I was right about India of course but I could not have been more wrong about my international sisters. I met and interacted with many American women during my fellowship year, both on campus and outside Stanford and their stories were not very different from mine. Yes there was no cruel one-time blow of female infanticide but they still had to deal with the daily violence of micro-aggressions once they were born into an unequal world. They were born in a country and time that was, if not hostile, at least not nurturing of their dreams and aspirations. They were not, as I had imagined, a bunch of highly educated career women who had shattered glass ceilings and leant into Lean In. Many of the married women in my class had given up work when they had children – the economics of childcare coupled with the husbands earning enough to keep the wife at home - contributed to this. I heard equally horrific stories about inequity in education; even in parental affection and love.
‘Why are you studying to be a lawyer?’
‘Nobody will marry you! ’
‘My brother was the favoured one, the three of us girls were not special in any way.’
‘The girl’s side still has to pay for the wedding… yes even now.’
‘ It is so hard to get back into the workforce after taking 20 years off. There are hardly any programs that update skills and rebuild confidence.’
‘ I wanted a proper paid job after so many years of volunteering and bringing up children, but nobody gave me a chance.’
‘ Yes, I worked and was successful but I always suffered from an imposter syndrome, like I did not deserve any of this.’
I want to scream! In the 21st century? In the United States? These are women with degrees from Ivy League colleges, who have so much to give. As I got to know many of them, I grew to respect them as intelligent, well-read and insightful people. When we discussed the issue, I felt I could have been talking to friends of a similar age in India. In fact, I, and many of my women friends in India and Singapore had kept our jobs through the child rearing years. This was because household help and childcare was inexpensive relative to what we earned. This was not the case in developed Western countries, so women faced a difficult choice. Work and spend everything you earn on childcare or stay at home and be a full-time mother with little hope of getting back into the workforce.
Nobody deserves a stark choice like that. Especially when there are many easy fixes: more re-training programs, more part time work and less expensive child care. Many European countries have implemented this model and have succeeded in attracting women back into work after having children. However, this requires active government subsidies and intervention which may not go down so well in a market economy like the US.
My international sisters and I came up with some solutions for those wedded to the market economy. If you think the market pegs everything at its right value, here’s what we can do:
· Start paying women for all the services they provide. The value of women’s unpaid care work in the US has been valued at $625 billion by the National Partnership of Women & Families
· Improve maternity benefits and leave – the US still lags behind most other developed countries and India with a 3 month paid maternity leave. In most other countries it is 6 months paid leave
· Make it compulsory for men to avail of paternity leave – not two weeks, the entire three months that the mother is on leave. That will level the playing ground. Men have children too and must be made to take time off. If they do not do it voluntarily they must be made to do so! Employers looking at men of childbearing age (and in the case of men it could stretch to 70 years old), must inwardly mark them down as a maternity leave risk. Unfair? Not at all. Women face this every time they apply for a job
Some of these solutions may seem radical but let not another International Women’s Day come and go with some meaningless photos on Whatsapp and some trite forwards on female strength. We cannot afford another lost generation. A young girl I know in Seattle was asked by her employer whether she means to come back to work after having a baby. It is a stark choice that still faces many women. In the US. In the 21st century.

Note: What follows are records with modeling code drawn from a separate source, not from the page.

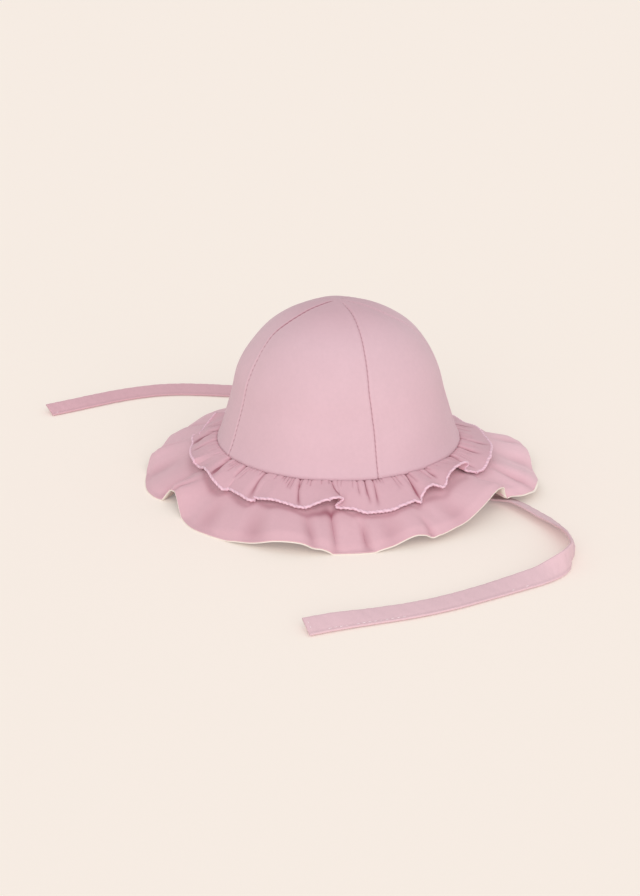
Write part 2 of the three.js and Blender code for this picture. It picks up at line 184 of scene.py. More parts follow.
# The ties' routes: x, y, height of the lower edge over the table, tilt of the right-hand edge.
TIE_ROUTES = {
    "right": (
        (80, 0, 18.4, 0), (89, -1, 10, 0), (97, -2, 4.2, 2), (104, -2.5, 1, 6),
        (111, -4, 0.4, 13), (118, -7, 0.4, 19), (128, -14, 0.4, 23), (141.5, -24.5, 0.4, 22),
        (154.5, -38, 0.4, 34), (165, -55.5, 0.4, 62), (170.5, -73.5, 0.4, 92),
        (170.5, -87.5, 0.4, 66), (163, -102, 0.4, 30), (151.5, -118, 0.4, 21),
        (139.5, -134, 0.4, 15), (125, -153, 0.4, 14), (109, -170, 0.4, 14), (92, -185, 0.4, 16),
        (79.5, -196.5, 0.4, 22), (66.5, -209.5, 0.4, 24),
    ),
    "left": (
        (-80, 2, 16.4, 0), (-83, 10, 12.5, 0), (-82, 20, 7.5, 1), (-79, 32, 3, 3),
        (-76, 46, 0.6, 5), (-72, 66, 0.4, 6), (-70, 88, 0.4, 6), (-73, 106, 0.4, 7),
        (-86, 120, 0.4, 12), (-107, 122, 0.4, 18), (-130.5, 115.5, 0.4, 21),
        (-149, 111, 0.4, 21), (-165, 105.5, 0.4, 21), (-179, 97.5, 0.4, 21),
        (-195, 82, 0.4, 21), (-208.5, 63, 0.4, 22), (-219, 46.5, 0.4, 22), (-229, 31.5, 0.4, 22),
    ),
}

# Where the thread of the ties is seen in the photograph, in millimetres from the free end. Elsewhere
# only its channel is drawn.
TIE_STITCHES = {"tie_left": ((2, 13),), "tie_right": ((9, 55), (118, 132))}

UP = np.array([0.0, 0.0, 1.0])

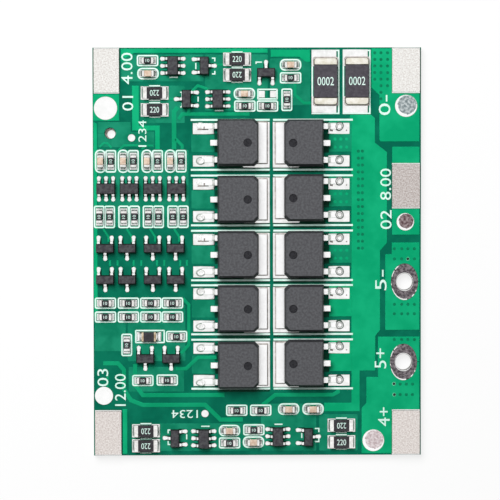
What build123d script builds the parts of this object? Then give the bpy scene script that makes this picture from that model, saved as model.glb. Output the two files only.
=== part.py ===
# Battery management board: a small circuit board with two ranks of power transistors,
# two current-sensing resistors, eight controller packages and their small parts,
# five raised nickel plates for the cell leads and two plated holes for the output leads.
# Millimetres. The origin is the middle of the underside, +Y is the long way of the board
# and +Z points out of the side that carries the parts.
# Places on the board are given as (from the left edge, from the top edge). What keeps its
# distance from the right or the bottom edge is placed from BOARD_W or BOARD_L.

import os
from math import atan2, degrees

from build123d import *

# The bare board
BOARD_W = 45.0
BOARD_L = 56.0
BOARD_T = 1.2
COPPER_T = 0.07
LAND_T = 0.1
EDGE_MARGIN = 0.35

# Nickel plates for the cell leads, soldered flat on tinned lands
PLATE_W = 3.85
PLATE_L = 6.0
PLATE_T = 0.3
PLATE_CORNER_CUT = 0.15
PLATE_LAND_RIM = 0.12
PLATE_INSET = 0.15
MIDDLE_PLATE_Y = 18.95

# Round tinned test lands beside the plates: place, diameter
ROUND_LANDS = [
    ((1.77, 8.26), 3.2),
    ((BOARD_W - 2.05, 8.0), 3.05),
    ((BOARD_W - 2.15, 23.9), 2.4),
    ((1.4, BOARD_L - 8.25), 2.5),
    ((BOARD_W - 6.55, BOARD_L - 2.0), 3.0),
]

# Plated holes for the output leads: the wall is copper with a lining of solder
OUTPUT_SPOTS = {
    "output_hole_minus": (BOARD_W - 2.25, 32.15),
    "output_hole_plus": (BOARD_W - 2.4, BOARD_L - 12.8),
}
OUTPUT_BORE_D = 2.35
OUTPUT_LAND_D = 5.06
OUTPUT_LAND_W = 3.75
BARREL_T = 0.2

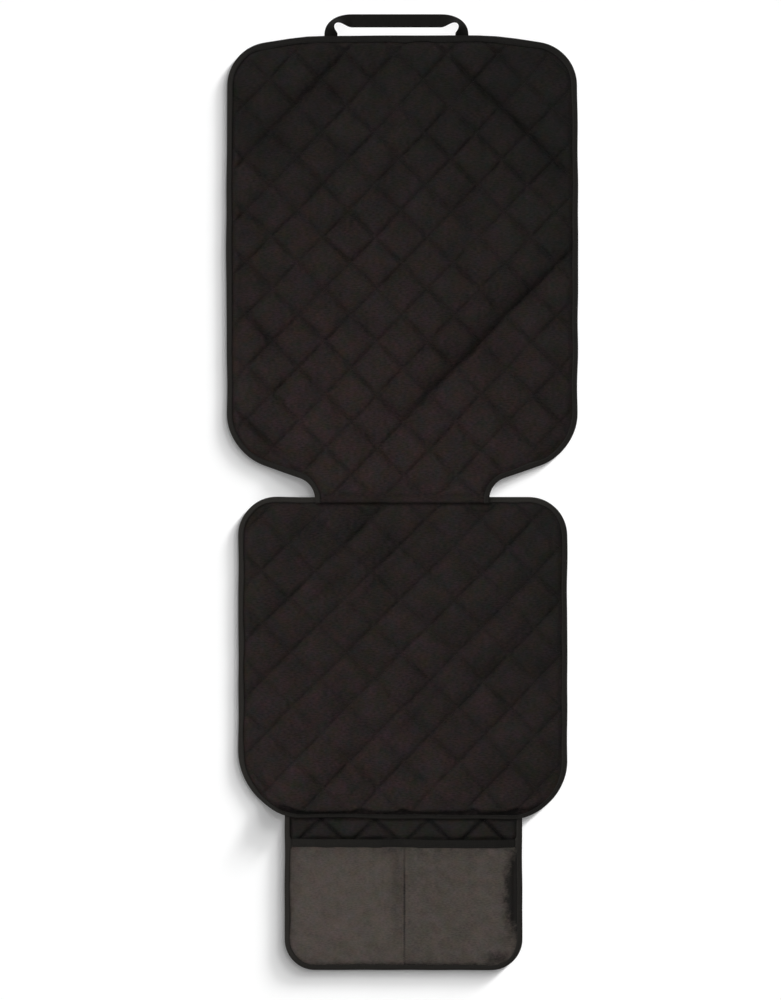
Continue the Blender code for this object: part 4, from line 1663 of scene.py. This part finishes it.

Apart from the personal tragedy of their careers, it makes me fear for India’s trajectory into the future. Also the trajectory of other developing countries in Asia and Africa. As wages rise, there will be less inexpensive childcare available. This might affect the few brave girls who are trying to manage a career and raising children. For India I do know the figure: women’s participation in the labour force is abysmally low at 37%. Will a developing economy bring less rather than more participation in the medium run, before highly skilled jobs start paying enough to pay expensive childcare? Cultural factors such as patriarchy also make women who can ‘afford not to work’ stay at home.
We should not have had a ‘lost generation’ of women in my generation. We certainly cannot afford another one. So let’s get behind our beautiful and bright daughters: as mums, as dads, as policy makers, as employers. Actually I am pretty sure if more women in my generation had reached the C-suite, we would not be where we are now. Never again!
Very nice perspective I wholeheartedly agree👌
The point about paternity leave (and everything else) is a really great perspective. I hadn’t thought about that. Maternity leave without paternity leave sustains the patriarchy…
Thanks for teaching me something today.